Goal —
Give the number of lines below that contain the word "Blender", and nothing else.

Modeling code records
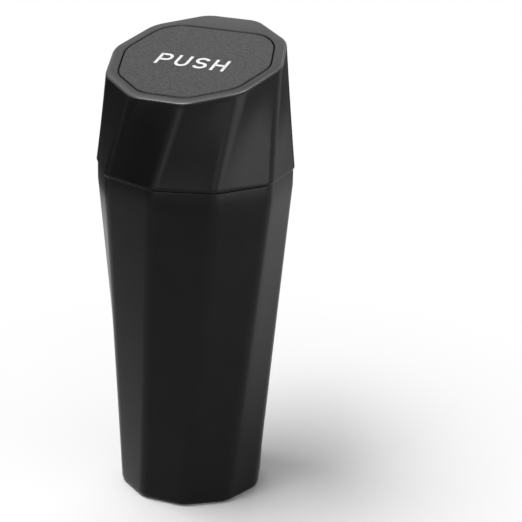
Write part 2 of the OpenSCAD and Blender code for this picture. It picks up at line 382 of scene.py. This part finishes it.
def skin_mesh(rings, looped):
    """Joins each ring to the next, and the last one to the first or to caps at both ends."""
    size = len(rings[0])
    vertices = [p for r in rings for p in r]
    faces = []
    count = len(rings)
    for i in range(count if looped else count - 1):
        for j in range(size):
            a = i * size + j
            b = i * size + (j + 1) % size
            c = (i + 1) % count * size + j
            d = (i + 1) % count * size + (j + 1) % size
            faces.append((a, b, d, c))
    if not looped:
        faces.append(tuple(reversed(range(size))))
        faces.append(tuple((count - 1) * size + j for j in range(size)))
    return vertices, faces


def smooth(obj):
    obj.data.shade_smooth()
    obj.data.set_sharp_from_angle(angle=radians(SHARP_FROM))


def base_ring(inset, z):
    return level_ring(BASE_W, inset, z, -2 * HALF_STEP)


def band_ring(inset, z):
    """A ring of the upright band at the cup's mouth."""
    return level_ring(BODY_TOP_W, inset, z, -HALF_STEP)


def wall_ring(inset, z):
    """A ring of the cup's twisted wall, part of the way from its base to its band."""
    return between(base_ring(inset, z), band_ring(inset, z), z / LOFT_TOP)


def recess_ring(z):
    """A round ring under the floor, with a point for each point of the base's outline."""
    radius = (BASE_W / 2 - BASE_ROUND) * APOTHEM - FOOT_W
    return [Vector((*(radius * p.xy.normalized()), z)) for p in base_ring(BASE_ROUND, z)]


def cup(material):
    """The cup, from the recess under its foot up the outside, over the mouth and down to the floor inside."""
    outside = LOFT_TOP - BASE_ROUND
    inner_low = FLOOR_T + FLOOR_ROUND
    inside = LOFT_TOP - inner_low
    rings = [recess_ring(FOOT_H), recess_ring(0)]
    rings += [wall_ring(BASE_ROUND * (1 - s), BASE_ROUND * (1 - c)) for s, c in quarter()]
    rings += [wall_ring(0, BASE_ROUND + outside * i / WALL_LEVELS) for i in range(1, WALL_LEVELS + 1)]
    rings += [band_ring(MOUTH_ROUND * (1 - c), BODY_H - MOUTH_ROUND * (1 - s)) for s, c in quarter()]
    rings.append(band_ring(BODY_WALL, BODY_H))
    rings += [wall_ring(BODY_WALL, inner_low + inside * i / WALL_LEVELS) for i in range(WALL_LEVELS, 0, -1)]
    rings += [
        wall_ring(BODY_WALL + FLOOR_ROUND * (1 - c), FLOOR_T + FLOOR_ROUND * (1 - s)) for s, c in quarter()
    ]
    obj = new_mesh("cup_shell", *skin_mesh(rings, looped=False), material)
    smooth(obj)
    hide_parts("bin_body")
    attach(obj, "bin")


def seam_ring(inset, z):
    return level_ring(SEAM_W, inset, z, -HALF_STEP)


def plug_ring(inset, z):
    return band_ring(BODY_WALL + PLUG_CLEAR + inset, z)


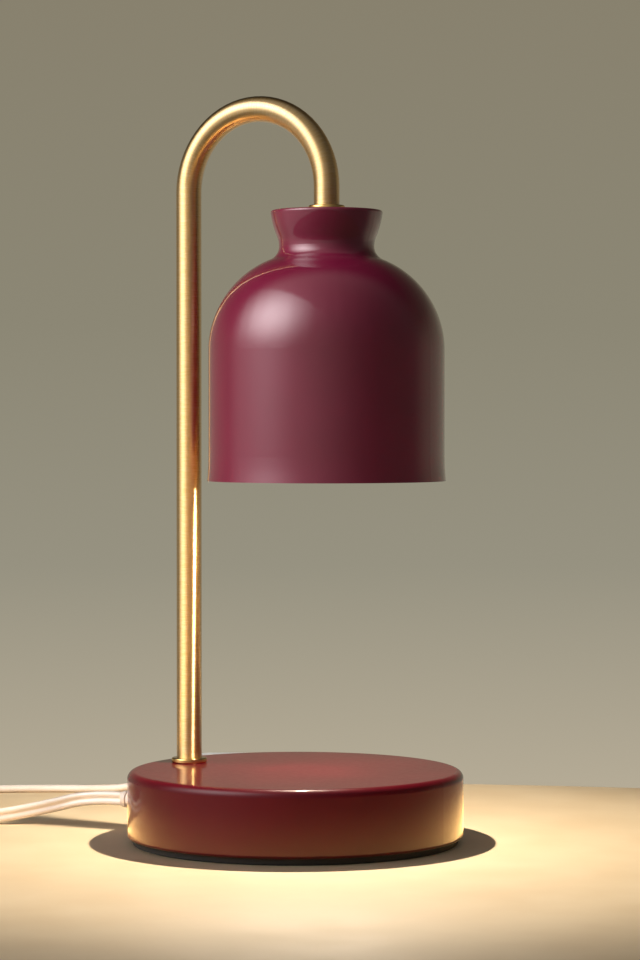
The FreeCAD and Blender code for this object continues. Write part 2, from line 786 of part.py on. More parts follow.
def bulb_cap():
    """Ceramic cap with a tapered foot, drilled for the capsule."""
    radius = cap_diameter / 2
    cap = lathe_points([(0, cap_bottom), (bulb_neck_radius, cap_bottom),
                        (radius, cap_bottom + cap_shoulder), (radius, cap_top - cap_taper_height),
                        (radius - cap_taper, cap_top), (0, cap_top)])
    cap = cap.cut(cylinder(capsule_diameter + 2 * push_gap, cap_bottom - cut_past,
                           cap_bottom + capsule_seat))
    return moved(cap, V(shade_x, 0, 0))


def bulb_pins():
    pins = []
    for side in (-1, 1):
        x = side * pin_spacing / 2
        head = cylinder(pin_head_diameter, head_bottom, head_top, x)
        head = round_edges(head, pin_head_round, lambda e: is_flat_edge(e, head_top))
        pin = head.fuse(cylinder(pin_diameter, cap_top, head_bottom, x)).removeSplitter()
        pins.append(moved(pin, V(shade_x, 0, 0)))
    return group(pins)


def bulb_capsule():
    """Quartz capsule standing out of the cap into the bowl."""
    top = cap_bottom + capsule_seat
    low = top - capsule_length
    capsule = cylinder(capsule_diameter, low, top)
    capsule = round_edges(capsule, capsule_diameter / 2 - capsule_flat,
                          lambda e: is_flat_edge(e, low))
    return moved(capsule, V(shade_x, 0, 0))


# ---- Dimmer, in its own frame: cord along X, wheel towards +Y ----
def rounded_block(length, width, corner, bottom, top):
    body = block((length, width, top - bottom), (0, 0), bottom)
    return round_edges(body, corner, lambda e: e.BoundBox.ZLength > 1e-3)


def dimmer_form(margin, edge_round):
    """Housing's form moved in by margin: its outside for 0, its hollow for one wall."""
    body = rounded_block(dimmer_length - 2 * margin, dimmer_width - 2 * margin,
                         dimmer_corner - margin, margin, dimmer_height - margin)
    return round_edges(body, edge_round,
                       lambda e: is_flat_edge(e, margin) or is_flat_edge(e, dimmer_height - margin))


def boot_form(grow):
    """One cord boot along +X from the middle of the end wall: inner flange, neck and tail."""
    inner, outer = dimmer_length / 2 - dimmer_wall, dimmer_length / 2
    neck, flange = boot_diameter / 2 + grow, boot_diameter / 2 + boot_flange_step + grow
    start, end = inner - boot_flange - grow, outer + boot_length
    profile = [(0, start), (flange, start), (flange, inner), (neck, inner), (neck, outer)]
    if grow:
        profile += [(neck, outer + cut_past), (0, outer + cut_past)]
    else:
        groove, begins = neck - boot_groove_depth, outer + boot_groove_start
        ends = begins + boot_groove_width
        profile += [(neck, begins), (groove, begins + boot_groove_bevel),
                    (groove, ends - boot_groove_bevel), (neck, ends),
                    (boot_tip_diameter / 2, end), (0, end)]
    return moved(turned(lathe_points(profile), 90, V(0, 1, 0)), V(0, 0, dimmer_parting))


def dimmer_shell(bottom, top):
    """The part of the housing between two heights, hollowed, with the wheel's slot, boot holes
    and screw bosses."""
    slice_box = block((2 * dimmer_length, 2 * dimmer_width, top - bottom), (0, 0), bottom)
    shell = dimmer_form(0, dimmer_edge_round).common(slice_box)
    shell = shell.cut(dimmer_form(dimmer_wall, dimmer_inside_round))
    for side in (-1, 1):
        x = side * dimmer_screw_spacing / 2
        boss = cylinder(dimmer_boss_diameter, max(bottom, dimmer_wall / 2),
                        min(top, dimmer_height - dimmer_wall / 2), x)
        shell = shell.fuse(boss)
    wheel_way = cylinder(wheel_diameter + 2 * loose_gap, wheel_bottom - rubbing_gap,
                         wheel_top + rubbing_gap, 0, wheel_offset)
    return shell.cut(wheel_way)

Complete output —
2